ORDERED that the appeals from the dispositional provisions of the orders are dismissed, without costs or disbursements, as those portions of the orders were superseded by two orders of the same court dated March 18, 2003, entered on consent;  and it is further,

ORDERED that the orders are reversed insofar as reviewed, on the law, without costs or disbursements, the orders of protection are vacated insofar as reviewed, the petitions are denied, and the proceedings are dismissed.

The orders of protection dated September 18, 2002, inter alia, prohibited the appellants from having telephone contact with the petitioner and his two children.   The orders of protection entered on consent on March 18, 2003, however, prohibited the appellants from having any type of contact with the children, and otherwise included all of the provisions of the orders of protection dated September 18, 2002.   Thus, the dispositional provisions of the orders dated September 18, 2002, were superseded by orders of the same court dated March 18, 2003, entered on consent, from which no appeal could have been taken.   Therefore, the appeals from the dispositional provisions of the superseded orders are dismissed.

 The remainder of the appeals have not been rendered academic, however, because the appellant's consent to the dispositional provisions of the order dated March 18, 2003, did not represent an abandonment of the appellants' objections to the fact finding on which the March 18, 2003, orders were based.   Moreover, the enduring consequences that may flow from an adjudication of a family offense warrant review of the fact finding (see Matter of DuBova v.
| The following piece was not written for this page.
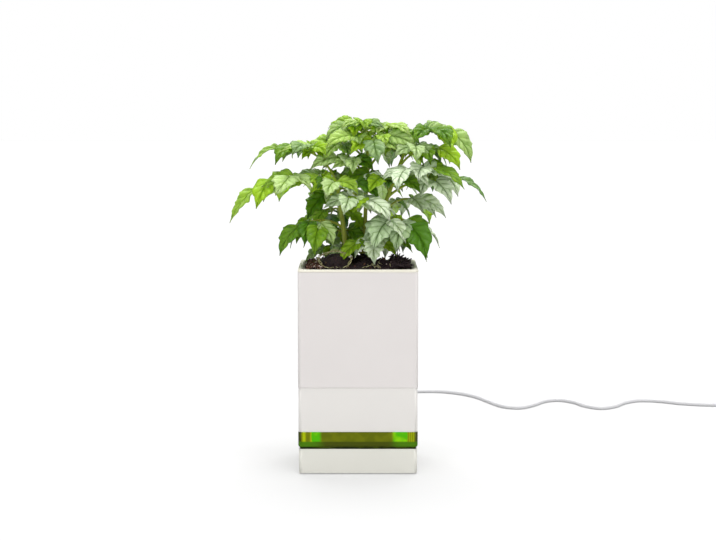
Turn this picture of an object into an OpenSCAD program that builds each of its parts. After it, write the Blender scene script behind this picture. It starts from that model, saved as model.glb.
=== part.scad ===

Lekumovich, 302 A.D.2d 459, 754 N.Y.S.2d 583;  Matter of O'Herron v. O'Herron, 300 A.D.2d 491, 492, 751 N.Y.S.2d 594;  Matter of Mazzola v. Mazzola, 280 A.D.2d 674, 675, 720 N.Y.S.2d 838).

 The testimony proffered at the hearing in the Family Court failed to establish, by a preponderance of the evidence, the necessary elements of the offenses of stalking in the fourth degree, harassment in the second degree, or aggravated harassment in the second degree (see Family Ct. Act § 812[1], § 832;  Cavanaugh v. Madden, 298 A.D.2d 390, 751 N.Y.S.2d 225;  cf.   Penal Law § 120.45[2], § 240.26, § 240.30;  Matter of Dabbene v. Dabbene, 297 A.D.2d 812, 747 N.Y.S.2d 808;  Matter of Topper v. Topper, 271 A.D.2d 613, 706 N.Y.S.2d 147;  Matter of Hogan v. Hogan, 271 A.D.2d 533, 705 N.Y.S.2d 678).   Accordingly, we reverse the orders dated September 18, 2002, insofar as reviewed, vacate the orders of protection insofar as reviewed, deny the petitions, and dismiss the proceedings (see Family Ct. Act § 841[a] ).

In view of the foregoing, we do not reach the appellants' remaining contention.